GIVEN REQUEST:
Print the data exactly, leaving nothing out.

★ ★ ★ ★

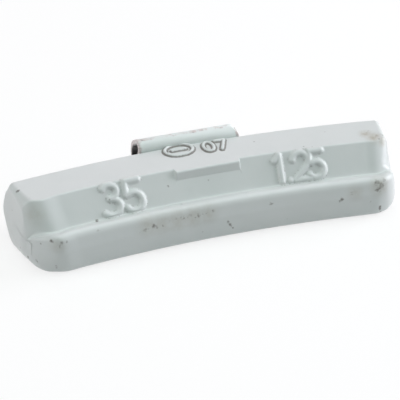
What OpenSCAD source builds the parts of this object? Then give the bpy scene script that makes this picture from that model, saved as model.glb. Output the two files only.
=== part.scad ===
// Clip-on wheel balance weight: a zinc casting with a steel spring clip cast into it.
// X runs along the rim, Y away from the wheel's axle, Z up towards the outboard face.
// The origin lies on the underside at mid length, below the casting's upper front edge.

/* [Wheel] */
// Radius from the axle to the casting's upper front edge
wheel_r = 174; // [150:1:230]

/* [Casting] */
// Length along the upper front edge, over both ends
cast_len = 52.4; // [46:0.1:70]
// Height from the underside to the outboard face
cast_h = 9.1; // [8.6:0.05:11]
// Width of the flat outboard face
top_w = 5.55; // [5:0.05:7]
// How far the marked face runs forward
face_run = 2.7; // [2:0.05:3.2]
// How far the marked face drops
face_drop = 3.45; // [2.6:0.05:3.8]
// Width of the ledge in front of the marked face
ledge_w = 2.5; // [1.8:0.05:3]
// Rise of the ledge from the marked face out to its rim
ledge_rise = 0.95; // [0.3:0.05:1.4]
// Reach of the lip in front of the upper front edge
lip_reach = 5.65; // [5.4:0.05:6.5]
// Height of the lip's foremost line above the underside
lip_z = 3.9; // [3:0.1:4.5]
// Front edge of the flat underside
foot_front = 5.2; // [4:0.1:5.6]
// Back edge of the flat underside
foot_back = 4.6; // [3.5:0.1:6]
// Reach of the back where it nests in the rim flange
back_reach = 8.1; // [7.6:0.05:9]
// Height of the back's outermost line above the underside
back_z = 4.1; // [3:0.1:5]
// How far the back leans in above its outermost line
back_lean = 0.65; // [0.3:0.05:1]
// Drop from the outboard face to where the back starts to lean in
back_drop = 2.45; // [2:0.05:3]
// Fall of the outboard face from its front edge to its back edge
edge_drop = 0.18; // [0:0.02:0.3]

/* [Rounded edges] */
// Radius of the upper front edge
front_r = 0.4; // [0.2:0.05:0.6]
// Radius of the cove at the foot of the marked face
cove_r = 0.7; // [0.4:0.05:1]
// Radius of the ledge's rim
rim_r = 1.2; // [0.8:0.05:1.5]
// Radius of the lip
lip_r = 2.1; // [1.5:0.1:2.5]
// Radius of the underside's front edge
foot_front_r = 1.3; // [0.8:0.1:1.6]
// Radius of the underside's back edge
foot_back_r = 2.4; // [1.5:0.1:2.8]
// Radius of the back at its outermost line
back_r = 2.8; // [2:0.1:3.2]
// Radius where the back leans in
lean_r = 2.5; // [1.5:0.1:3]
// Radius of the outboard face's back edge
top_back_r = 0.6; // [0.3:0.05:0.8]

/* [End blocks] */
// Width of the left end block at the outboard face, from the end to its ridge
block_left_top = 2.9; // [2.4:0.1:7]
// Width of the left end block at the underside
block_left_low = 4.5; // [2.6:0.1:7]
// Width of the right end block at the outboard face
block_right_top = 2.8; // [2.4:0.1:7]
// Width of the right end block at the underside
block_right_low = 3.1; // [2.6:0.1:7]
// Run of the recess wall beside the left block
ramp_left = 1.9; // [0.8:0.1:3]
// Run of the recess wall beside the right block
ramp_right = 1.2; // [0.8:0.1:3]
// How far each block's ridge stands out past the recess
block_out = 0.4; // [0.1:0.05:0.6]
// Turn of each block's front towards the end, in degrees
facet_turn = 24; // [0:1:32]
// Softness of the ridge
ridge_r = 0.5; // [0.2:0.05:1]
// Rounding of the ends at the upper front edge
end_round_top = 0.9; // [0.4:0.05:1.2]
// Rounding of the ends at the lower front corner
end_round_low = 1.85; // [1:0.05:2]
// Rounding of the ends at the back
end_round_back = 0.45; // [0.3:0.05:0.9]
// Flare of the ends from the outboard face down to the lip
end_flare = 0.65; // [0:0.05:1]
// Depth below the outboard face at which the flare starts
flare_from = 1.2; // [0.5:0.1:3]
// Height over which the ends flare
flare_run = 6.3; // [5:0.1:8]

/* [Centre tab] */
// Offset of the tab from mid length
tab_x = -0.15; // [-1:0.05:1]
// Length of the tab along the rim
tab_len = 8.9; // [6:0.1:14]
// How far the tab stands out past the upper front edge
tab_out = 0.95; // [0.4:0.05:1]
// Height of the tab's front face
tab_h = 1.5; // [1:0.05:2]

/* [Clip] */
// Thickness of the spring steel
clip_t = 0.8; // [0.6:0.05:1]
// Width of the clip along the rim
clip_w = 14.3; // [10:0.1:18]
// Offset of the clip from mid length
clip_x = -0.7; // [-2:0.1:2]
// Lean of the leg against the casting's back, from upright
leg_lean = 25; // [15:1:35]
// Length of the leg below the fold
leg_len = 1.2; // [1:0.1:1.6]
// Length of the foot that is cast in below the leg
foot_len = 3.2; // [2:0.1:3.6]
// Turn of the foot in under the leg
foot_turn = 35; // [25:1:45]
// Inner radius of the bend between leg and foot
foot_r = 1.2; // [0.8:0.1:1.6]
// Height of the fold above the outboard face
clip_rise = 0.95; // [0.7:0.05:1.8]
// Inner radius of the fold over the outboard edge
fold_r = 0.35; // [0.3:0.05:0.6]
// Slope of the crown, from the fold out to the hook
crown_fall = 34; // [25:1:45]
// Flat length of the crown
crown_len = 1.9; // [1:0.1:3]
// Inner radius of the hook that goes round the rim's lip
hook_r = 2.25; // [1.5:0.05:3]
// Heading of the jaw below the hook, in degrees down from the crown's start
jaw_turn = 95; // [90:1:100]
// Flat length of the jaw that grips the rim
jaw_len = 1.7; // [1:0.1:3]
// Turn of the lead-in, away from the casting
tip_turn = 35; // [20:1:45]
// Inner radius of the bend at the lead-in
tip_r = 0.9; // [0.5:0.1:1.5]
// Length of the flared lead-in at the clip's tip
tip_len = 0.9; // [0.5:0.1:2]
// Radius of the sheared shoulder at the clip's right edge
shoulder_r = 1; // [0.5:0.05:1.5]

/* [Hidden] */
ARC = 5;            // points on each rounded corner of the section
END_STEPS = 7;      // rings that round each end
BLOCK_STEPS = 9;    // rings along each end block and its recess wall
RING_GAP = 2;       // longest step between rings along the rim
OVER = 1;           // how far cutters run past what they cut
BEND_STEP = 8;      // degrees between lines of a bend
FLAT_HALF = 0.12;   // half the length of a straight that stands for a corner where the outline is flat
REACH = 0.47;       // most of a side that one rounded corner takes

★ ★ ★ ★

SOLUTION:
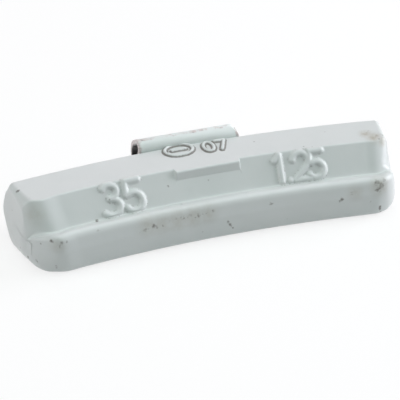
What OpenSCAD source builds the parts of this object? Then give the bpy scene script that makes this picture from that model, saved as model.glb. Output the two files only.
=== part.scad ===
// Clip-on wheel balance weight: a zinc casting with a steel spring clip cast into it.
// X runs along the rim, Y away from the wheel's axle, Z up towards the outboard face.
// The origin lies on the underside at mid length, below the casting's upper front edge.

/* [Wheel] */
// Radius from the axle to the casting's upper front edge
wheel_r = 174; // [150:1:230]

/* [Casting] */
// Length along the upper front edge, over both ends
cast_len = 52.4; // [46:0.1:70]
// Height from the underside to the outboard face
cast_h = 9.1; // [8.6:0.05:11]
// Width of the flat outboard face
top_w = 5.55; // [5:0.05:7]
// How far the marked face runs forward
face_run = 2.7; // [2:0.05:3.2]
// How far the marked face drops
face_drop = 3.45; // [2.6:0.05:3.8]
// Width of the ledge in front of the marked face
ledge_w = 2.5; // [1.8:0.05:3]
// Rise of the ledge from the marked face out to its rim
ledge_rise = 0.95; // [0.3:0.05:1.4]
// Reach of the lip in front of the upper front edge
lip_reach = 5.65; // [5.4:0.05:6.5]
// Height of the lip's foremost line above the underside
lip_z = 3.9; // [3:0.1:4.5]
// Front edge of the flat underside
foot_front = 5.2; // [4:0.1:5.6]
// Back edge of the flat underside
foot_back = 4.6; // [3.5:0.1:6]
// Reach of the back where it nests in the rim flange
back_reach = 8.1; // [7.6:0.05:9]
// Height of the back's outermost line above the underside
back_z = 4.1; // [3:0.1:5]
// How far the back leans in above its outermost line
back_lean = 0.65; // [0.3:0.05:1]
// Drop from the outboard face to where the back starts to lean in
back_drop = 2.45; // [2:0.05:3]
// Fall of the outboard face from its front edge to its back edge
edge_drop = 0.18; // [0:0.02:0.3]

/* [Rounded edges] */
// Radius of the upper front edge
front_r = 0.4; // [0.2:0.05:0.6]
// Radius of the cove at the foot of the marked face
cove_r = 0.7; // [0.4:0.05:1]
// Radius of the ledge's rim
rim_r = 1.2; // [0.8:0.05:1.5]
// Radius of the lip
lip_r = 2.1; // [1.5:0.1:2.5]
// Radius of the underside's front edge
foot_front_r = 1.3; // [0.8:0.1:1.6]
// Radius of the underside's back edge
foot_back_r = 2.4; // [1.5:0.1:2.8]
// Radius of the back at its outermost line
back_r = 2.8; // [2:0.1:3.2]
// Radius where the back leans in
lean_r = 2.5; // [1.5:0.1:3]
// Radius of the outboard face's back edge
top_back_r = 0.6; // [0.3:0.05:0.8]

/* [End blocks] */
// Width of the left end block at the outboard face, from the end to its ridge
block_left_top = 2.9; // [2.4:0.1:7]
// Width of the left end block at the underside
block_left_low = 4.5; // [2.6:0.1:7]
// Width of the right end block at the outboard face
block_right_top = 2.8; // [2.4:0.1:7]
// Width of the right end block at the underside
block_right_low = 3.1; // [2.6:0.1:7]
// Run of the recess wall beside the left block
ramp_left = 1.9; // [0.8:0.1:3]
// Run of the recess wall beside the right block
ramp_right = 1.2; // [0.8:0.1:3]
// How far each block's ridge stands out past the recess
block_out = 0.4; // [0.1:0.05:0.6]
// Turn of each block's front towards the end, in degrees
facet_turn = 24; // [0:1:32]
// Softness of the ridge
ridge_r = 0.5; // [0.2:0.05:1]
// Rounding of the ends at the upper front edge
end_round_top = 0.9; // [0.4:0.05:1.2]
// Rounding of the ends at the lower front corner
end_round_low = 1.85; // [1:0.05:2]
// Rounding of the ends at the back
end_round_back = 0.45; // [0.3:0.05:0.9]
// Flare of the ends from the outboard face down to the lip
end_flare = 0.65; // [0:0.05:1]
// Depth below the outboard face at which the flare starts
flare_from = 1.2; // [0.5:0.1:3]
// Height over which the ends flare
flare_run = 6.3; // [5:0.1:8]

/* [Centre tab] */
// Offset of the tab from mid length
tab_x = -0.15; // [-1:0.05:1]
// Length of the tab along the rim
tab_len = 8.9; // [6:0.1:14]
// How far the tab stands out past the upper front edge
tab_out = 0.95; // [0.4:0.05:1]
// Height of the tab's front face
tab_h = 1.5; // [1:0.05:2]

/* [Clip] */
// Thickness of the spring steel
clip_t = 0.8; // [0.6:0.05:1]
// Width of the clip along the rim
clip_w = 14.3; // [10:0.1:18]
// Offset of the clip from mid length
clip_x = -0.7; // [-2:0.1:2]
// Lean of the leg against the casting's back, from upright
leg_lean = 25; // [15:1:35]
// Length of the leg below the fold
leg_len = 1.2; // [1:0.1:1.6]
// Length of the foot that is cast in below the leg
foot_len = 3.2; // [2:0.1:3.6]
// Turn of the foot in under the leg
foot_turn = 35; // [25:1:45]
// Inner radius of the bend between leg and foot
foot_r = 1.2; // [0.8:0.1:1.6]
// Height of the fold above the outboard face
clip_rise = 0.95; // [0.7:0.05:1.8]
// Inner radius of the fold over the outboard edge
fold_r = 0.35; // [0.3:0.05:0.6]
// Slope of the crown, from the fold out to the hook
crown_fall = 34; // [25:1:45]
// Flat length of the crown
crown_len = 1.9; // [1:0.1:3]
// Inner radius of the hook that goes round the rim's lip
hook_r = 2.25; // [1.5:0.05:3]
// Heading of the jaw below the hook, in degrees down from the crown's start
jaw_turn = 95; // [90:1:100]
// Flat length of the jaw that grips the rim
jaw_len = 1.7; // [1:0.1:3]
// Turn of the lead-in, away from the casting
tip_turn = 35; // [20:1:45]
// Inner radius of the bend at the lead-in
tip_r = 0.9; // [0.5:0.1:1.5]
// Length of the flared lead-in at the clip's tip
tip_len = 0.9; // [0.5:0.1:2]
// Radius of the sheared shoulder at the clip's right edge
shoulder_r = 1; // [0.5:0.05:1.5]

/* [Hidden] */
ARC = 5;            // points on each rounded corner of the section
END_STEPS = 7;      // rings that round each end
BLOCK_STEPS = 9;    // rings along each end block and its recess wall
RING_GAP = 2;       // longest step between rings along the rim
OVER = 1;           // how far cutters run past what they cut
BEND_STEP = 8;      // degrees between lines of a bend
FLAT_HALF = 0.12;   // half the length of a straight that stands for a corner where the outline is flat
REACH = 0.47;       // most of a side that one rounded corner takes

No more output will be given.